A family and their new floor, from our Pilot Project.
+ Replacing dirt floors with concrete can lead to significant reductions in diarrhea and other parasitic illnesses in both young children and adults. In the community where this project was piloted 0 cases of diarrhea were reported 4 weeks after construction was completed.
+In homes that received new floors, women reported spending 2-3 hours less each week cleaning their floors. This means that they have more time to work, rest, or take care of their children.
+Replacing floors in sub-standard housing also increases a families access to credit. In Bangladesh, replacing the floor can lead to an almost 50% increase in overall home value.
+By requiring that one household member participate in the construction process, individuals are receiving training in skilled labor that may result in economic opportunities in the future.
+By providing a locally run, day-long, Community Health Training, participants were able to discuss and learn about disease prevention in the home. Our post-training surveys showed that 95% of participants could identify at least one strategy to preventing diarrheal-disease in the home.
+It is a one-time, cost-effective project that does not require complex behavior modification.
+In countries such as Bangladesh, where villages are increasingly susceptible to flooding and periods of heavy rain, fecal matter, garbage, and other debris often flow freely throughout fields, roadways, and homes.

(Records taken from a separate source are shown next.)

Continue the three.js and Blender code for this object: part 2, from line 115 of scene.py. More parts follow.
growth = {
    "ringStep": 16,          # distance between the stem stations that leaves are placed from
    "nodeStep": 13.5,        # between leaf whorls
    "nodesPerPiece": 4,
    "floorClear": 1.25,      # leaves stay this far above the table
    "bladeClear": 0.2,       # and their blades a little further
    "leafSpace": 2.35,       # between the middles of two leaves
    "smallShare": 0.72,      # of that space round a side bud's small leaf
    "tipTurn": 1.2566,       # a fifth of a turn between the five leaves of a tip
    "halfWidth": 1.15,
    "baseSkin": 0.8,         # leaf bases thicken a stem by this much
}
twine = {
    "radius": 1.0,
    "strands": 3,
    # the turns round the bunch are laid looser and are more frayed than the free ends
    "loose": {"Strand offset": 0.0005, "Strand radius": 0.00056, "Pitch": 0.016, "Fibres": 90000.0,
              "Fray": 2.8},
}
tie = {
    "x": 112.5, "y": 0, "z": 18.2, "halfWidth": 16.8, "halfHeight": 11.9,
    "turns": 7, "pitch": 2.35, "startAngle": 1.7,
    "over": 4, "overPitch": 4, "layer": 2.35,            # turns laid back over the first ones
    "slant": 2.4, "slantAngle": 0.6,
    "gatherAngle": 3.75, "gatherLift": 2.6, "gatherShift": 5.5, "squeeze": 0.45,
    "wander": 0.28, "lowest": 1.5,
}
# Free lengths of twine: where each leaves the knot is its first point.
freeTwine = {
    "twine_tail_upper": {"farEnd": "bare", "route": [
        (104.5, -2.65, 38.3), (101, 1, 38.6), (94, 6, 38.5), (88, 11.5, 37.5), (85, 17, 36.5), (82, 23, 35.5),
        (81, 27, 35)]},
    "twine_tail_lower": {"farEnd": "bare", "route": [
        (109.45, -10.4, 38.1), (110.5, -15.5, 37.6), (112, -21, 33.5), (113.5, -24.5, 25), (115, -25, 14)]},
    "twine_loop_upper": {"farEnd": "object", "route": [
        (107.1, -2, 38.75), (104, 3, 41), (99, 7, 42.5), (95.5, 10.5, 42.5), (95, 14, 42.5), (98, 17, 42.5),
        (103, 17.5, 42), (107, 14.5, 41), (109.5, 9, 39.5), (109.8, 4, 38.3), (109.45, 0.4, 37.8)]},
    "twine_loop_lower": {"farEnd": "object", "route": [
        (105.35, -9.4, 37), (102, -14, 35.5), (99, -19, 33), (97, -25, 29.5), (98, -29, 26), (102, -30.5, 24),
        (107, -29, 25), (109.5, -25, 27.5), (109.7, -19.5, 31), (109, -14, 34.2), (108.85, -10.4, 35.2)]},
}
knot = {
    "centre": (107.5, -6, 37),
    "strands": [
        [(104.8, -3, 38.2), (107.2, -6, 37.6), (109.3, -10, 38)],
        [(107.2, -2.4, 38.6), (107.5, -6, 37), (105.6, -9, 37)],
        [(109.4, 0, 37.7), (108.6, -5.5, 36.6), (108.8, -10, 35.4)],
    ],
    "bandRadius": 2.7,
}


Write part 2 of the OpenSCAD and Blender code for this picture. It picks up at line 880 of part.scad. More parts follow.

By replacing the floors, families can easily and efficiently clean out any refuse or bacteria that may linger after a flood.
The big picture for children under 5?
+1600 children die every day from diarrhea-related causes and over 200 million children under the age of 5 are not reaching their full phyiscal and cognitive potential by the age of 10.
+Simply replacing dirt floors provides young children clean, stable and healthy foundations to grow and develop
+It means that a child can crawl, sleep, and play in a home that isn't breeding bacteria.